Rafael Lucchesi, diretor de desenvolvimento industrial e economia da CNI (Confederação Nacional da Indústria), afirma que a vitória do republicano traz pontos de atenção sobre a invasão de produtos chineses, mas destaca que o Brasil tem instituições, governo e capacidade de se adaptar a essas situações.
"Acho que o Brasil deve estar atento a esses movimentos e, evidentemente, resguardar seus interesses. Então, se tem 'America First' [slogan de Trump], temos que pensar no 'Brasil Primeiro', de forma pragmática", diz.
Segundo ele, já existe uma entrada maior de produtos chineses em determinados setores.
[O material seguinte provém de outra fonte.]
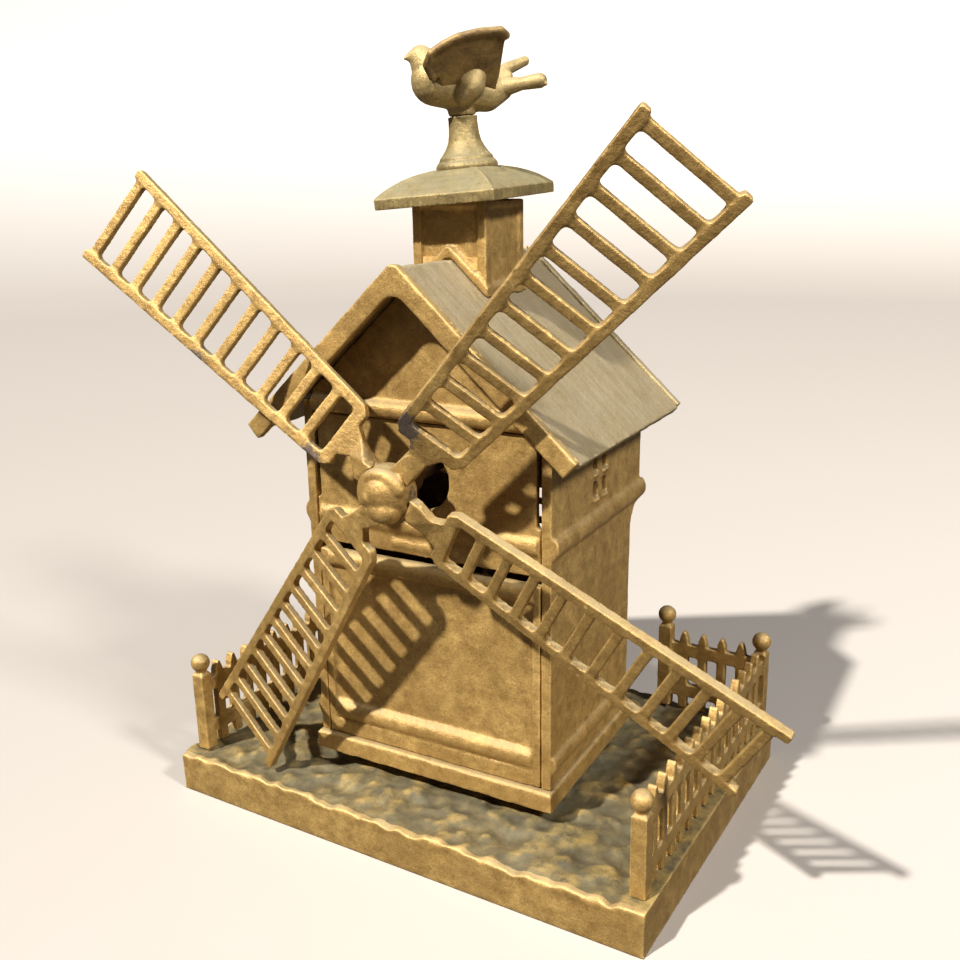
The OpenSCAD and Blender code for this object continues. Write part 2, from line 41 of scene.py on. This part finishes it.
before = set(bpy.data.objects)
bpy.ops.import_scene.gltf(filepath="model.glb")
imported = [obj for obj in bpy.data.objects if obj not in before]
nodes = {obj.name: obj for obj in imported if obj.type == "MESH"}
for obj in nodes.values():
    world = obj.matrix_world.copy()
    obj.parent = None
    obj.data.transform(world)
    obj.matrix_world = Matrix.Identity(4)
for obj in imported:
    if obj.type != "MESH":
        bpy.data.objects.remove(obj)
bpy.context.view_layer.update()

Recentemente, o governo aumentou para 25% o imposto de importação para painéis solares, cujo mercado é dominado por fornecedores chineses.
Lucchesi concorda que eventuais barreiras nos EUA vão fazer os chineses buscarem outros mercados para encaixar o déficit. Por isso, ele diz que o país precisa acelerar sua defesa comercial, acrescentando que o setor industrial vai reagir a qualquer ameaça que venha a surgir.
"É importante o Brasil ter este norte de se proteger, não deixar haver um strike (na estrutura industrial) para se proteger depois."
Procurado, o Ministério do Desenvolvimento, Indústria, Comércio e Serviços disse estar atento ao contexto internacional e que trabalha internamente com cenários para o comércio exterior nos próximos anos. "O Mdic adotará todas as medidas que se mostrarem necessárias para a promoção da competitividade no mercado interno, não orientando as suas ações e decisões por outros critérios."
Saconatto, da Fecomércio, diz que o Brasil vai acabar colocando tarifa em alguns itens, começando com carros chineses.
"O lobby industrial é muito forte e o Brasil vai acabar se protegendo", afirma. "Acho que em 2025, vamos começar a ver tarifas aumentando para tentar segurar um pouquinho isso." A avaliação dele é que o Brasil poderia pensar numa maneira estratégica de absorver esses produtos e se beneficiar dos preços. "Dá para acoplar um plano de longo prazo a um processo de diminuir tarifas de importação específicas, em máquinas, energia, tecnologia, infraestrutura. Se o Xi Jinping quer nos subsidiar, obrigado."